La violenza sessuale e i maltrattamenti (fisico, psicologico ed economico) nei confronti delle donne interessano aspetti relazionali e comportamenti sociali che rimangono ancora in gran parte sommersi, lontani dallo sguardo dell’osservatore, anche quello più attento. Si tratta infatti di fenomeni delittuosi per i quali il “numero oscuro”, cioè il numero di tali fenomeni che non verrà mai scoperto è molto alto, per cui i dati ufficiali ci forniscono statistiche molto al di sotto della realtà. Anche la percezione sociale del fenomeno è piuttosto limitata se pensiamo che addirittura solo il 18% delle donne considera la violenza subita in famiglia un reato. Vari sono i motivi legati alla scarsità di emersione del fenomeno.
In particolare, secondo uno studio ISTAT, circa 6 milioni e 743 mila donne tra i 16 e i 70 anni sono state vittime nel corso della vita di una violenza fisica o sessuale: le donne possono subire più tipi di violenze, anche se la violenza fisica è più frequente ad opera del partner e quella sessuale di sconosciuti. Significativi sono alcuni dati che emergono: la violenza sessuale non è un evento eccezionale che accade in circostanze eccezionali: essa si verifica, al contrario, in situazioni normali, spesso nei luoghi che dovrebbero essere i più familiari e sicuri; non capita solo “ad alcune donne”: ne sono vittime donne di tutte le condizioni sociali, studentesse, casalinghe e lavoratrici; gli uomini non sono dei soggetti “speciali”: solo in rari casi l’autore può essere identificato come un maniaco o affetto da evidente psicopatologia; le donne sono ben più spesso vittime di uomini normali (insegnanti, datori di lavoro, medici, assistenti sociali, infermieri, ecc.), conosciuti e con i quali esiste o esisteva un legame affettivo, le donne sono vittime di una fiducia tradita. La tipologia della violenza subita dalle donne va dagli omicidi alle violenze fisiche, sessuali, psicologiche e allo stalking.
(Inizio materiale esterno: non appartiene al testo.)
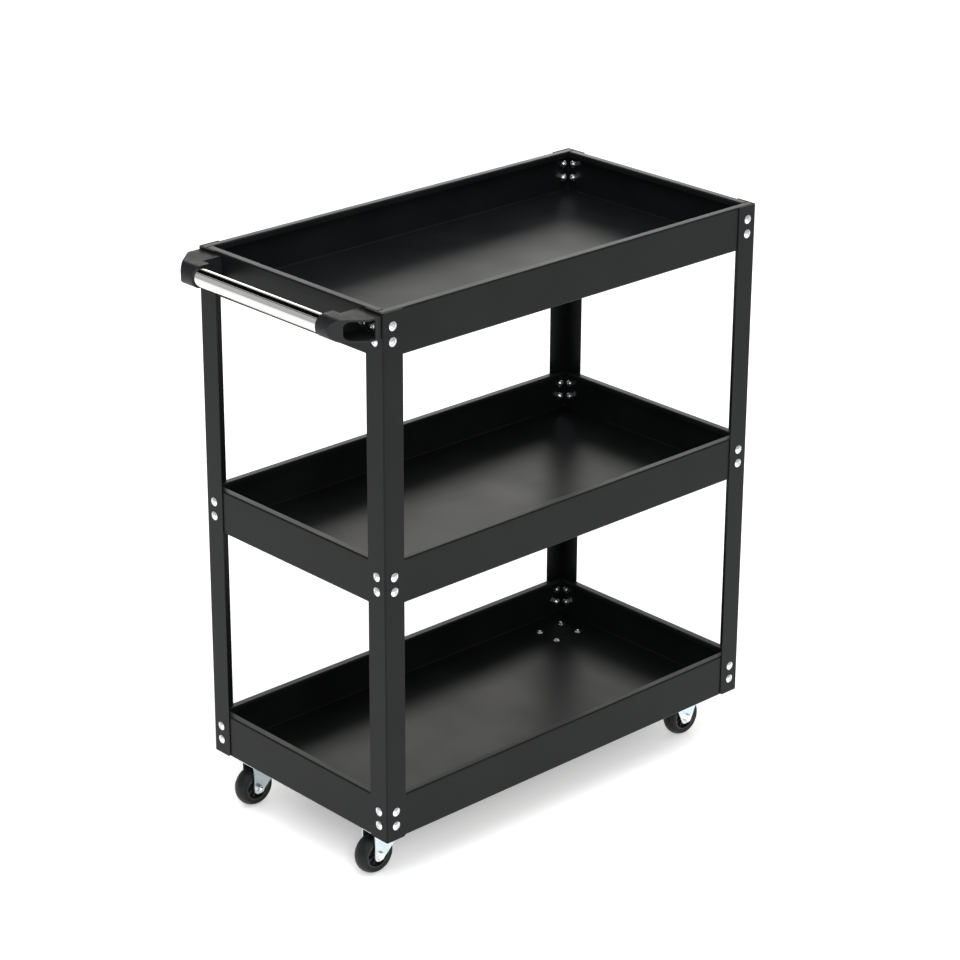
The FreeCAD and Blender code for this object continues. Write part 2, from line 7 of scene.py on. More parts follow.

Il problema della prevenzione della violenza sulla donna deve essere affrontato secondo tre livelli fondamentali: la prevenzione primaria rivolta alla popolazione in generale, l’intervento politico sociale prima che criminologico in quanto si tratta di un vero e proprio problema di salute pubblica che va affrontato secondo un approccio scientifico e interdisciplinare, ossia attraverso lo studio e lo sviluppo di una conoscenza ed un’informazione sul fenomeno in tutti i suoi aspetti, le caratteristiche e le conseguenze. È necessario approfondire il perché della violenza per comprenderne cause e correlazioni, fattori di rischio e fattori protettivi; promuovere una nuova cultura dei rapporti interpersonali e famigliari attraverso programmi di psicoeducazione all’affettività, alla sessualità, alla genitorialità rivolti ai giovani.
La prevenzione secondaria è rivolta alle donne già in difficoltà e a rischio, predisponendo progetti operativi di osservazione del disagio femminile e di vigilanza al fine di evidenziare tali situazioni di rischio, ad esempio le donne emarginate o le famiglie multiproblematiche; programmi da parte delle agenzie formali e informali con interventi organici anche di tipo domiciliare. In particolare, la prevenzione secondaria rivolta alle donne che hanno già subito violenza, atta al contenimento dei danni ed alla prevenzione degli esiti fisici e psicopatologici. Si tratta quindi di interventi e di misure di tipo reattivo e riparativo, indirizzate ad esempio a prevenire la cosiddetta “vittimizzazione secondaria”.